Evidence at a trial this summer detailed the benefits of being the first candidate listed on the ballot, which political operatives have nicknamed the "primacy effect," the "windfall vote" and the "donkey vote." After looking at elections in the past four decades, one expert testified that first-listed candidates in Florida have gained an average advantage of 5 percentage points — more than enough to be dispositive in a place where the margin in statewide contests recently has routinely been 1 point or less.

"Although no single raindrop bursts a dam, and a single small transaction rarely is the sole cause of a bankruptcy, the dam still fails and the debtor becomes insolvent," Walker wrote. "Similarly, candidate name order effects are not the only reason elections are won and lost, but they do contribute substantially to candidates' successes or failures at the polls."

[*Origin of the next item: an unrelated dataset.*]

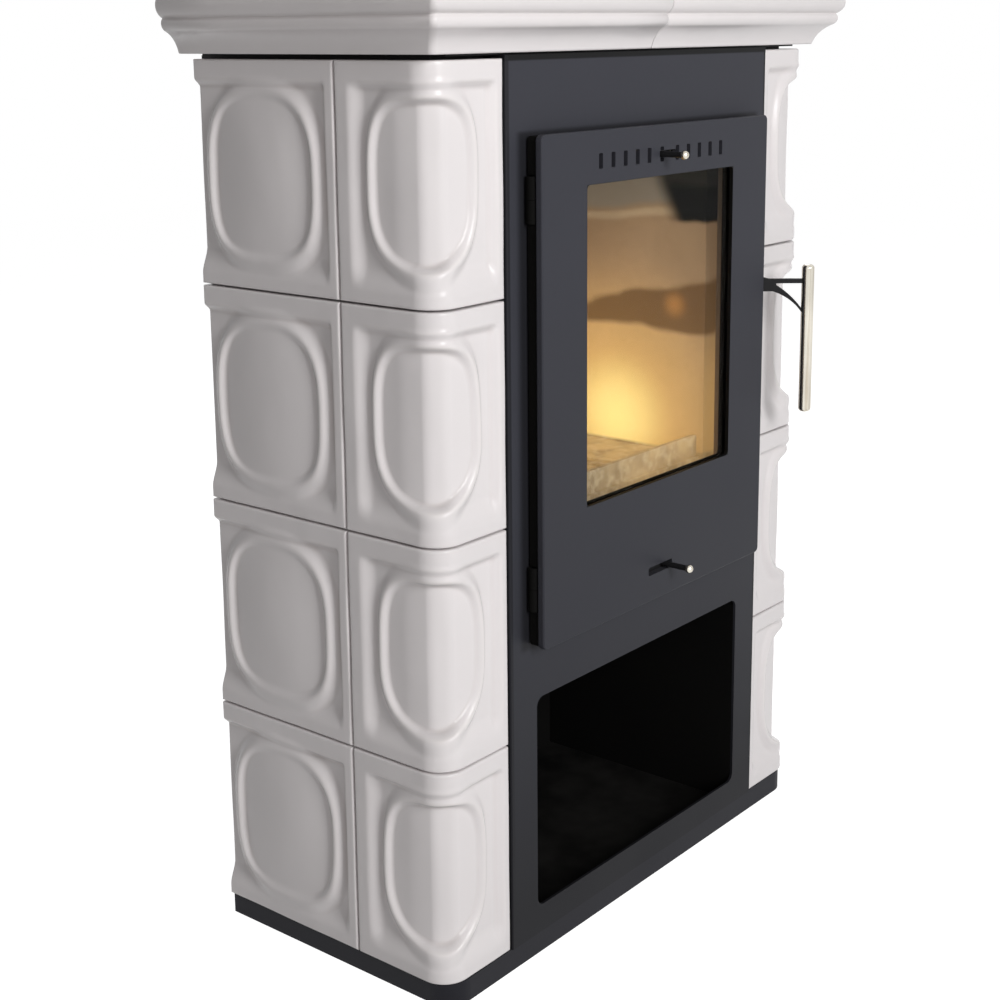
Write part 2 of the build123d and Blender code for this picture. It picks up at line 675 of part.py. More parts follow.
def make_door_inside():
    middle = (frame_bottom + frame_top) / 2
    height = frame_top - frame_bottom
    width = 2 * frame_half
    frame = front_window(width, height, 5, 0, middle, slab_back, frame_back)
    frame = frame - front_window(width - 2 * frame_wall, height - 2 * frame_wall, 3, 0, middle, slab_back - 1,
                                 frame_back - frame_wall)
    frame = frame - front_window(width - 2 * rope_lip, height - 2 * rope_lip, 3, 0, middle, slab_back - 1,
                                 frame_back + 1)
    # black core behind the slab's border, notched for the hinges and the handle
    core = front_window(2 * (door_half - core_inset), door_height - 2 * core_inset, slab_corner - core_inset, 0,
                        (door_bottom + door_top) / 2, slab_back, slab_back + core_depth)
    core = core - front_window(width - 2 * frame_wall, height - 2 * frame_wall, 3, 0, middle, slab_back - 1,
                               slab_back + core_depth + 1)
    for level in hinge_levels():
        core = core - block(-door_half - 1, hinge_x + leaf_length + 1, slab_back - 1, slab_back + core_depth + 1,
                            level - knuckle_height - 1, level + knuckle_height + 1)
    arm_room = arm_height / 2 + 2 * bracket_lug + 2
    core = core - block(handle_x - 15, door_half + 1, slab_back - 1, slab_back + core_depth + 1,
                        arm_level - arm_room, arm_level + arm_room)
    save("door_inner_frame", frame + core)

    rope_inset = rope_radius + 1
    path = Plane(origin=(0, frame_back + rope_radius, middle), x_dir=(1, 0, 0), z_dir=(0, 1, 0)) * RectangleRounded(
        width - 2 * rope_inset, height - 2 * rope_inset, 3 * rope_radius)
    wire = path.face().outer_wire()
    section = Plane(origin=wire @ 0, z_dir=wire % 0) * Circle(rope_radius)
    save("door_rope", sweep(section, path=wire))

    opening_middle = glass_opening_bottom + glass_opening_height / 2
    inner_w = glass_opening_width + 2
    inner_h = glass_opening_height + 2
    gasket = front_window(inner_w + 2 * gasket_width, inner_h + 2 * gasket_width, glass_opening_corner + gasket_width,
                          0, opening_middle, glass_front - gasket_thickness, glass_front)
    gasket = gasket - front_window(inner_w, inner_h, glass_opening_corner, 0, opening_middle,
                                   glass_front - gasket_thickness - 1, glass_front + 1)
    save("glass_gasket", gasket)

    save("door_glass", front_window(glass_width, glass_height, glass_corner, 0, opening_middle, glass_front,
                                    glass_back))

    clips = Part()
    foot = 9.0
    grip = 3.0 + rebate_clearance
    for side in (-1, 1):
        for level in (opening_middle - glass_height / 3, opening_middle, opening_middle + glass_height / 3):
            edge = glass_width / 2 + rebate_clearance + 0.5
            foot_x = sorted((side * edge, side * (edge + foot)))
            flap_x = sorted((side * (edge - grip), side * (edge + foot)))
            clips = clips + block(*foot_x, slab_back, glass_back + sheet, level - 10, level + 10)
            clips = clips + block(*flap_x, glass_back, glass_back + sheet, level - 10, level + 10)
    save("glass_clips", clips)


def slide_guide(x0, x1, level, height):
    """Frame behind the slab that holds a slide plate; its ends at x0 and x1 stop the plate."""
    plate_back = slab_back + running_gap + slide_plate + running_gap
    edge = height / 2 + running_gap
    outer = block(x0 - guide_wall, x1 + guide_wall, slab_back, plate_back + guide_lip,
                  level - edge - guide_wall, level + edge + guide_wall)
    track = block(x0, x1, slab_back - 1, plate_back, level - edge, level + edge)
    window = block(x0, x1, slab_back - 1, plate_back + guide_lip + 1, level - edge + guide_lip, level + edge - guide_lip)
    return outer - track - window


def make_air_slides():
    plate_front = slab_back + running_gap
    plate_back = plate_front + slide_plate
    upper_x0 = vent_places[0] - vent_pitch / 2
    upper_x1 = vent_places[-1] + vent_pitch / 2
    upper = block(upper_x0, upper_x1, plate_front, plate_back, vent_level - slide_height / 2,
                  vent_level + slide_height / 2)
    for x in vent_places:
        upper = upper - front_window(vent_width, vent_height, 1.5, x, vent_level, plate_front - 1, plate_back + 1)

    lower_x0 = lower_rod_x - lower_slide_length / 2
    lower_x1 = lower_rod_x + lower_slide_length / 2
    lower = block(lower_x0, lower_x1, plate_front, plate_back, lower_level - lower_slide_height / 2,
                  lower_level + lower_slide_height / 2)
    for side in (-1, 1):
        lower = lower - along_y(5, lower_rod_x + side * lower_slide_length / 3, lower_level, plate_front - 1,
                                plate_back + 1)

    for name, plate, rod_x, level in (("upper_air", upper, upper_rod_x, vent_level),
                                      ("lower_air", lower, lower_rod_x, lower_level)):
        rod = along_y(rod_radius, rod_x, level, slab_front - rod_reach, plate_front + 0.5)
        knob = Pos(rod_x, slab_front - rod_reach - knob_radius + 1, level) * Sphere(knob_radius)
        save(name + "_slide", plate + rod)
        save(name + "_knob", knob - rod)

    guides = slide_guide(upper_x0 - running_gap, upper_x1 + upper_travel + running_gap, vent_level, slide_height)
    guides = guides + slide_guide(lower_x0 - lower_travel - running_gap, lower_x1 + running_gap, lower_level,
                                  lower_slide_height)
    save("slide_guides", guides)


# ---- handle ----
def make_handle():
    z0 = arm_level - arm_height / 2
    z1 = arm_level + arm_height / 2
    grip_x = handle_x + grip_out
    grip_y = axis_y - grip_ahead
    bend_x = handle_x + arm_root_reach
    length = math.hypot(grip_x - bend_x, grip_y - axis_y)
    along = Vector(grip_x - bend_x, grip_y - axis_y, 0) / length
    side = Vector(-along.Y, along.X, 0)

    sleeve = upright(knuckle_radius, handle_x, axis_y, z0, z1)
    root = block(handle_x, bend_x, axis_y - arm_thickness / 2, axis_y + arm_thickness / 2, z0, z1)
    elbow = upright(arm_thickness / 2, bend_x, axis_y, z0, z1)
    # fork plate: first number runs from the bend to the grip, second is the height
    upper0 = z1 - 4 - prong
    upper1 = z1 - 4
    drop = brace_drop
    fork = make_face([
        Line((0, z0), (fork_start, z0)),
        ThreePointArc((fork_start, z0), (length * 0.72, z0 - drop * 0.36), (length, z0 - drop)),
        Line((length, z0 - drop), (length, z0 - drop + prong + 1)),
        ThreePointArc((length, z0 - drop + prong + 1), (length * 0.68, z0 - drop * 0.3 + prong),
                      (fork_start + 4, z0 + prong + 2)),
        Line((fork_start + 4, z0 + prong + 2), (fork_start + 4, upper0)),
        Line((fork_start + 4, upper0), (length, upper0)),
        Line((length, upper0), (length, upper1)),
        Line((length, upper1), (fork_start - 4, upper1)),
        Line((fork_start - 4, upper1), (0, z1)),
        Line((0, z1), (0, z0)),
    ])
    fork_plane = Plane(origin=(bend_x, axis_y, 0), x_dir=along, z_dir=-side)
    fork = extrude(fork_plane * fork, arm_thickness / 2, both=True)

    # hook through the front panel, with its nose towards the keeper
    hook_z0 = z0 + 2
    hook_z1 = z1 - 2
    tongue = block(handle_x - hook_thickness / 2, handle_x + hook_thickness / 2, axis_y, axis_y + hook_reach,
                   hook_z0, hook_z1)
    nose = block(handle_x - hook_nose, handle_x, axis_y + hook_reach - hook_thickness, axis_y + hook_reach,
                 hook_z0, hook_z1)
    arm = sleeve + root + elbow + fork + tongue + nose
    arm = arm - upright(pin_radius + pin_clearance, handle_x, axis_y, z0 - 1, z1 + 1)
    arm = arm - upright(grip_radius, grip_x, grip_y, grip_bottom, grip_top)
    save("handle_arm", arm)

    grip = upright(grip_radius, grip_x, grip_y, grip_bottom, grip_top)
    grip = fillet(grip.edges().filter_by(GeomType.CIRCLE), grip_radius * 0.6)
    save("handle_grip", grip)

    # bracket on the slab's back: two lugs joined by the pivot pin
    bracket = upright(pin_radius, handle_x, axis_y, z0 - running_gap - bracket_lug, z1 + running_gap + bracket_lug)
    for low in (z0 - running_gap - bracket_lug, z1 + running_gap):
        bracket = bracket + block(handle_x - 9, handle_x, slab_back, axis_y + knuckle_radius - 0.2,
                                  low, low + bracket_lug)
        bracket = bracket + upright(knuckle_radius - 0.2, handle_x, axis_y, low, low + bracket_lug)
    save("handle_bracket", bracket)


def main():
    make_plinth()
    make_flat_tiles()
    make_corner_tiles()
    make_cornice()
    make_top()
    make_casing()
    make_front_panel()
    make_store()
    make_firebox()
    make_lining()
    make_air_duct()
    make_hinges()
    make_door_slab()
    make_door_inside()
    make_air_slides()
    make_handle()
    os.makedirs("parts", exist_ok=True)
    for name, shape in solids.items():
        export_step(shape, f"parts/{name}.step")
    print(len(solids), "nodes")


if __name__ == "__main__":
    main()
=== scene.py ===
import math

import bpy
import numpy as np
from mathutils import Matrix, Vector


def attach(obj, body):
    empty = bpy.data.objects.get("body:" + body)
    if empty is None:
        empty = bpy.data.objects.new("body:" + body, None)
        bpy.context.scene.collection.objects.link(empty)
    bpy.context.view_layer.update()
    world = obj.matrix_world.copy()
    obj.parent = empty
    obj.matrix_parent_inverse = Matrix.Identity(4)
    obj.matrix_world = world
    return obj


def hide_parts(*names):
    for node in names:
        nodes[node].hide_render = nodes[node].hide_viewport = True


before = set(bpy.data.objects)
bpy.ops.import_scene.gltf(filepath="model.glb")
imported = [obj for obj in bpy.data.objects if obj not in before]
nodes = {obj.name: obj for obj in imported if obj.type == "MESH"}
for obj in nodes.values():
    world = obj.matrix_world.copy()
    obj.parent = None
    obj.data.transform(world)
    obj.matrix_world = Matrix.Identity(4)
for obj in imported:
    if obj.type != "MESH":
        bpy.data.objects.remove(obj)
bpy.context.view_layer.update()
print("frame loaded:", len(nodes), "nodes")

# sizes are in metres: x to the right, y backwards, z up from the floor
tileFace = -0.161                # y of the tile faces at the front
stoveHalf = 0.325                # half the tiled width


def softStep(low, high, x):
    # 0 below low, 1 above high, an even S curve between: t^2 (3 - 2t)
    t = np.clip((x - low) / (high - low), 0.0, 1.0)
    return t * t * (3 - 2 * t)


def edgeSpaced(length, step, rim):
    # places along a length: fine near both ends, even in between
    near = rim * np.array([0.0, 0.12, 0.32, 0.6, 1.0])
    count = max(2, int(round((length - 2 * rim) / step)))
    middle = np.linspace(rim, length - rim, count + 1)[1:-1]
    return np.concatenate([near, middle, length - near[::-1]])


def rimDrop(distance, radius):
    # how far a quarter-round edge falls at a distance from the rim: r - sqrt(r^2 - (r - d)^2)
    d = np.clip(distance, 0, radius)
    return radius - np.sqrt(np.maximum(radius ** 2 - (radius - d) ** 2, 0))


def makePiece(name, points, faces, smooth, material, attributes=None):
    mesh = bpy.data.meshes.new(name)
    mesh.from_pydata(points.tolist(), [], faces)
    mesh.polygons.foreach_set("use_smooth", np.resize(np.asarray(smooth, bool), len(faces)))
    for label, values in (attributes or {}).items():
        layer = mesh.attributes.new(label, "FLOAT", "POINT")
        layer.data.foreach_set("value", np.asarray(values, np.float32).ravel())
    mesh.materials.append(material)
    mesh.update()
    piece = bpy.data.objects.new(name, mesh)
    bpy.context.scene.collection.objects.link(piece)
    return piece


def gridFaces(rows, columns, wrapRows=False, wrapColumns=False):
    # quads of a grid whose point (i, j) has the number i * columns + j
    i = np.arange(rows if wrapRows else rows - 1)
    j = np.arange(columns if wrapColumns else columns - 1)
    i, j = np.meshgrid(i, j, indexing="ij")
    nextRow, nextColumn = (i + 1) % rows, (j + 1) % columns
    quads = [i * columns + j, nextRow * columns + j, nextRow * columns + nextColumn, i * columns + nextColumn]
    return np.stack(quads, -1).reshape(-1, 4).tolist()


def mirrorShape(points, faces):
    # the right-hand twin: x changes sign, and each face turns round to keep looking outwards
    return points * [-1, 1, 1], [face[::-1] for face in faces]


def feed(tree, socket, value):
    # another node's output, a colour or a number into a socket
    if isinstance(value, bpy.types.NodeSocket):
        tree.links.new(value, socket)
    else:
        socket.default_value = (*value, 1.0) if isinstance(value, tuple) else value


def addNode(tree, kind, **settings):
    # a setting that starts with in_ is a value on an input, any other is a property of the node
    node = tree.nodes.new(kind)
    for key, value in settings.items():
        if key.startswith("in_"):
            node.inputs[key[3:]].default_value = value
        else:
            setattr(node, key, value)
    return node


def addTexture(tree, kind, place, **settings):
    node = addNode(tree, kind, **settings)
    tree.links.new(place, node.inputs["Vector"])
    return node


def mathNode(tree, operation, *values):
    node = addNode(tree, "ShaderNodeMath", operation=operation)
    for place, value in enumerate(values):
        feed(tree, node.inputs[place], value)
    return node.outputs[0]


def rangeNode(tree, value, low, high, outLow=0.0, outHigh=1.0, smooth=False):
    # outLow at low and beyond, outHigh at high and beyond; low may be the larger one
    node = addNode(tree, "ShaderNodeMapRange", interpolation_type="SMOOTHSTEP" if smooth else "LINEAR")
    for place, number in enumerate((value, low, high, outLow, outHigh)):
        feed(tree, node.inputs[place], number)
    return node.outputs[0]


def mixColour(tree, factor, a, b):
    node = addNode(tree, "ShaderNodeMix", data_type="RGBA")
    for place, value in ((0, factor), (6, a), (7, b)):
        feed(tree, node.inputs[place], value)
    return node.outputs[2]


def layered(tree, base, *coats):
    # colours laid over one another, each as (mask, share of the mask that counts, colour)
    for mask, share, colour in coats:
        if share < 1:
            mask = mathNode(tree, "MULTIPLY", mask, share)
        base = mixColour(tree, mask, base, colour)
    return base


def splitPlace(tree, vector):
    split = addNode(tree, "ShaderNodeSeparateXYZ")
    tree.links.new(vector, split.inputs[0])
    return split.outputs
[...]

Republicans have held the governorship since 1999, meaning they've had the top ballot line for every race each of the past 10 election cycles.

Florida has voted for the presidential winner six straight times, and its 29 electoral votes will once again be the third biggest prize next November — after reliably Democratic California and potentially up-for-grabs Texas, which has had a GOP governor for two straight decades. Democrats are sounding bullish about contesting the 38 electoral votes in that state, the 16 in Georgia and the 11 in Arizona — plus a total of four Senate seats in the states with the other "donkey vote" suits.

While Walker's ruling is on appeal, there's no clarity about when or how the top line in Florida will be assigned in 2020.

The case would go next to the 11th Circuit Court of Appeals, which also hears appeals from Georgia. Texas and Arizona are in different appeals circuits.